Через год Элинор исполнится восемнадцать – слишком мало, чтобы заявить о праве на наследство. Но Хиту будет двадцать один, он станет владельцем своей половины Ледбери-холла, и состояние их матери по закону перейдет к нему. До тех пор всё это доверено дяде Роберту. Брата с сестрой это злит. Ледбери-холл и земля принадлежат семье их матери больше ста лет. Поскольку Ледбери были состоятельными людьми, их отец Николас Брент загорелся желанием взять фамилию жены. Дядя Роберт не Ледбери, он Брент. Брат отца. Поместье должно принадлежать им. Только им.

– Если только дядя Роберт не прикончит нас, как наших родителей, – усмехается Хит.

По телу Элинор бегут мурашки, она садится и смотрит на брата презрительным взглядом:

– Не говори так. Он их не убивал.

Она всегда так отвечает. Элинор повторяла это столько раз и каждый раз сомневалась в правдивости своих слов. Но это успокаивает брата. Она должна его успокоить. Она не хочет раздувать пламя ненависти к дяде Роберту. Она боится, что пожар выйдет из-под контроля. Лесной пожар, бушующий на засушливых равнинах до тех пор, пока не останется ничего – только обгоревшие черные дымящиеся угли.

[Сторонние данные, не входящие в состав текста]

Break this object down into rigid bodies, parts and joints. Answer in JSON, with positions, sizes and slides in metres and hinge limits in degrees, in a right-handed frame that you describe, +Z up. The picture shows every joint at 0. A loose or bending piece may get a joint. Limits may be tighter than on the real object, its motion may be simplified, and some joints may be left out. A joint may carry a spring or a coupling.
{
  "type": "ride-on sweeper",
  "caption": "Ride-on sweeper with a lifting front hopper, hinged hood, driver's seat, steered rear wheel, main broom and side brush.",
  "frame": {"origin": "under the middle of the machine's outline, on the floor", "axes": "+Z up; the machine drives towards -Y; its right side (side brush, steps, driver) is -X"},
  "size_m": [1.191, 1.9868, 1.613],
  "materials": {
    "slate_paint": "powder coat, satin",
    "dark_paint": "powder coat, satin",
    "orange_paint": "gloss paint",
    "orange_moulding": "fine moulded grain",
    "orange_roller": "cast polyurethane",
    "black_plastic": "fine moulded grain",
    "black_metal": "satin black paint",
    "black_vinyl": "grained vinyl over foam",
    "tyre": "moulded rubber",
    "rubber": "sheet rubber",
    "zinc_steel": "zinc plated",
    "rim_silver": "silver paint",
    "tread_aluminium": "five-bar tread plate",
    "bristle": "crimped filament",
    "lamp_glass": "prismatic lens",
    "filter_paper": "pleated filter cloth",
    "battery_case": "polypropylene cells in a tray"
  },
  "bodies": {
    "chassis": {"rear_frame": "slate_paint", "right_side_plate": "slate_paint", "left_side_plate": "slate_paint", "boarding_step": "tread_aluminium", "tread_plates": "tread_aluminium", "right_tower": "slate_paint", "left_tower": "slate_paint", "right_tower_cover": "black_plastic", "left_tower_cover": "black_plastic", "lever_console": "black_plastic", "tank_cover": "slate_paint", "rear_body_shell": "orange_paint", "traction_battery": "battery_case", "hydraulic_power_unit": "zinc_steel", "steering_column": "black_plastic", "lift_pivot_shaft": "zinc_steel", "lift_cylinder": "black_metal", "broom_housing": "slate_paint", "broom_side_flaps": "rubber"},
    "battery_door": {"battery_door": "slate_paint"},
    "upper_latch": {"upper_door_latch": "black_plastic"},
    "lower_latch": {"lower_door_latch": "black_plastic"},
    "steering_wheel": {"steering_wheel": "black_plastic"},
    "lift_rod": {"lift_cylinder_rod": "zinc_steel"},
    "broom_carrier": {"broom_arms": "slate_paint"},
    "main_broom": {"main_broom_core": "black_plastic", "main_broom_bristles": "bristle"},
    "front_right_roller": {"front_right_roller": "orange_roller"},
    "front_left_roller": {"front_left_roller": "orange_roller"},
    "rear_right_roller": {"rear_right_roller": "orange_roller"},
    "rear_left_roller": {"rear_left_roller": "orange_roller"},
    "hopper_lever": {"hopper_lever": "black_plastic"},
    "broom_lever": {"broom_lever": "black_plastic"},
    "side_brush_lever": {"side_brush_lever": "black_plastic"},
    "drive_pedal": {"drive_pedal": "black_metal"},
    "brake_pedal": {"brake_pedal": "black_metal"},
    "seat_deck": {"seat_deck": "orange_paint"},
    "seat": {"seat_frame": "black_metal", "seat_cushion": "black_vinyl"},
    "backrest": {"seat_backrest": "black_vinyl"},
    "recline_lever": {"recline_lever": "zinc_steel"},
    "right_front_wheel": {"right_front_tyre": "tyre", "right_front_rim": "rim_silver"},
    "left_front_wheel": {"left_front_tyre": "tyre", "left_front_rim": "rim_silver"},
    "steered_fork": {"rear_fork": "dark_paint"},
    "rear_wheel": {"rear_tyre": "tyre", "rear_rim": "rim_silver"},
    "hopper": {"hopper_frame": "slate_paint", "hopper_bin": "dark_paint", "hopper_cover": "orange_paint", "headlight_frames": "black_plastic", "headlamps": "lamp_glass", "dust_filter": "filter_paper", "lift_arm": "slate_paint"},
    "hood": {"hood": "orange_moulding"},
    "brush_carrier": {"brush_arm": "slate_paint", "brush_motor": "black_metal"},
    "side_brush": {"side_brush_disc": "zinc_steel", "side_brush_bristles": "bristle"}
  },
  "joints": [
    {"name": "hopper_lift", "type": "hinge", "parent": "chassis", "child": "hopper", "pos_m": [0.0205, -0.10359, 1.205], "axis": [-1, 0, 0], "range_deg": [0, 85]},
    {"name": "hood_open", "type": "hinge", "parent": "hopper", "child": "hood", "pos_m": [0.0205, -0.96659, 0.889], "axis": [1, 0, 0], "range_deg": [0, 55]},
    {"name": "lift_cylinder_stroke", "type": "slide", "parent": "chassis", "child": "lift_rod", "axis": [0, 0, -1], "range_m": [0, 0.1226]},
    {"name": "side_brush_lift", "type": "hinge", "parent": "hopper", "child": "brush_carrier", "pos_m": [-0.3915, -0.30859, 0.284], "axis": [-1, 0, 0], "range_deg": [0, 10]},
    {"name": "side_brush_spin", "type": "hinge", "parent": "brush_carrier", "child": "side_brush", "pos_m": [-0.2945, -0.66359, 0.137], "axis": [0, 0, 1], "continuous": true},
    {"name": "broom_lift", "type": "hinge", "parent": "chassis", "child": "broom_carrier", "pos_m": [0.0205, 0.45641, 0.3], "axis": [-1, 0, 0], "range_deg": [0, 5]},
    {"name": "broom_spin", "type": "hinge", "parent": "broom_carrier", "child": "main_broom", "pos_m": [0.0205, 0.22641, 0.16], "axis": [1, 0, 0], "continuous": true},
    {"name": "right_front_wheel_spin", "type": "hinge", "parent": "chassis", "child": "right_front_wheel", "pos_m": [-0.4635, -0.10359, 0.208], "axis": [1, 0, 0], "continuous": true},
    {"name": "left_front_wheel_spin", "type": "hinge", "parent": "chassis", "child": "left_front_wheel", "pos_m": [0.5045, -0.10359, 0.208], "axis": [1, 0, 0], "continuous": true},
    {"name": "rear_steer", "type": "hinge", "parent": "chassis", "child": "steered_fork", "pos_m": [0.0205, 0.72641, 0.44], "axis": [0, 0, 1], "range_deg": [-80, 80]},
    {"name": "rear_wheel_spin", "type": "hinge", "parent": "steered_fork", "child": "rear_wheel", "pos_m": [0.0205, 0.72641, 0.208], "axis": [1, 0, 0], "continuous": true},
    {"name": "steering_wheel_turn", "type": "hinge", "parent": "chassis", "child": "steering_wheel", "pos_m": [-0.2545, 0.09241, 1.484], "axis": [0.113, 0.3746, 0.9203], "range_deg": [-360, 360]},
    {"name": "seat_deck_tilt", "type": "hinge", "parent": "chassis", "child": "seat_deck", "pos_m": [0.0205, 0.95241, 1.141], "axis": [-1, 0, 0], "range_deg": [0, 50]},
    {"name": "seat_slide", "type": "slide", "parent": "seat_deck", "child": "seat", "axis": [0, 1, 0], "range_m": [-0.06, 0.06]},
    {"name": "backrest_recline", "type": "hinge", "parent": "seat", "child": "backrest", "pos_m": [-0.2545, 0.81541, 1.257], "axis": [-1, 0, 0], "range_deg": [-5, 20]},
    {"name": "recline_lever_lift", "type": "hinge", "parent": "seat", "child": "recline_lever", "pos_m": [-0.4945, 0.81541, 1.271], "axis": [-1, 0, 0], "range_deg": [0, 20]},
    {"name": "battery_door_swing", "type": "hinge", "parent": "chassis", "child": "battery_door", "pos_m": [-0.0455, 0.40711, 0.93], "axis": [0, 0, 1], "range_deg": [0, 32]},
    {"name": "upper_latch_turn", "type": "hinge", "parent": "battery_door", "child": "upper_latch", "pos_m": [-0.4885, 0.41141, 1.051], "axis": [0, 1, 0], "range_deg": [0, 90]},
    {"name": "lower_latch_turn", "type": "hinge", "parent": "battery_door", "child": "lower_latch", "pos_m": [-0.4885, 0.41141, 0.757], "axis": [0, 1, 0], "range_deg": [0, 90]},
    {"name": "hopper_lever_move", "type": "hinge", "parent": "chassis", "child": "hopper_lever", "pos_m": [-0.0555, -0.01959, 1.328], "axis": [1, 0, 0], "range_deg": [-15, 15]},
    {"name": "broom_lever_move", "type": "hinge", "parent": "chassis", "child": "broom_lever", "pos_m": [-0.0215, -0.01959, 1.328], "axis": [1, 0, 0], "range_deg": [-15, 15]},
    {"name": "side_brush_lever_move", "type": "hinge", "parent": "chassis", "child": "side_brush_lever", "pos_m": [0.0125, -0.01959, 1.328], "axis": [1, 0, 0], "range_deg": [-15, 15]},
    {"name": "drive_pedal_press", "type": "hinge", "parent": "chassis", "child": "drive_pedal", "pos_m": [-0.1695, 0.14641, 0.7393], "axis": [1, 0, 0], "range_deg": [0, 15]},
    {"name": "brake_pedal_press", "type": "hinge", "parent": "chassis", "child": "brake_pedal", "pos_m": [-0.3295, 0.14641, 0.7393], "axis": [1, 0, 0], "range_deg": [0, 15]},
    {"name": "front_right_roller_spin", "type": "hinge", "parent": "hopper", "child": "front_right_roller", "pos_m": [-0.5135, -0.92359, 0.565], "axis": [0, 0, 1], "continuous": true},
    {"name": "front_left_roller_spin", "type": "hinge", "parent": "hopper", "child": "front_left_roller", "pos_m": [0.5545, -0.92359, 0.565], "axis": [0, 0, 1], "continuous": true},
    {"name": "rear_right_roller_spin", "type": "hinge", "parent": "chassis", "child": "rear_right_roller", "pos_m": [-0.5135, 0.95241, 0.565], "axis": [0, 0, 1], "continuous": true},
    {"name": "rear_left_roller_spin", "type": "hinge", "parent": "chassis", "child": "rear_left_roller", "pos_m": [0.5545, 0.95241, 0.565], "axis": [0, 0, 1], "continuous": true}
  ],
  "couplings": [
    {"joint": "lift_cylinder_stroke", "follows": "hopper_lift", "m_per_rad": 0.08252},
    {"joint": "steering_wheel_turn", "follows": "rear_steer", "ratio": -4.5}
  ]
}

– Он был с ними. И это он предложил прокатиться на яхте. Как получилось, что он выжил, а они нет?

– Потому что они утонули, – Элинор произносит это безразлично, потому что не испытывает эмоций. Она почти не помнит родителей. Для нее они такие же (и даже в большей степени) выдуманные персонажи, как матери и отцы в романах, которые она читает. Ей было всего три, когда они погибли. Хиту шесть. Он помнит их и скучает. А она – нет.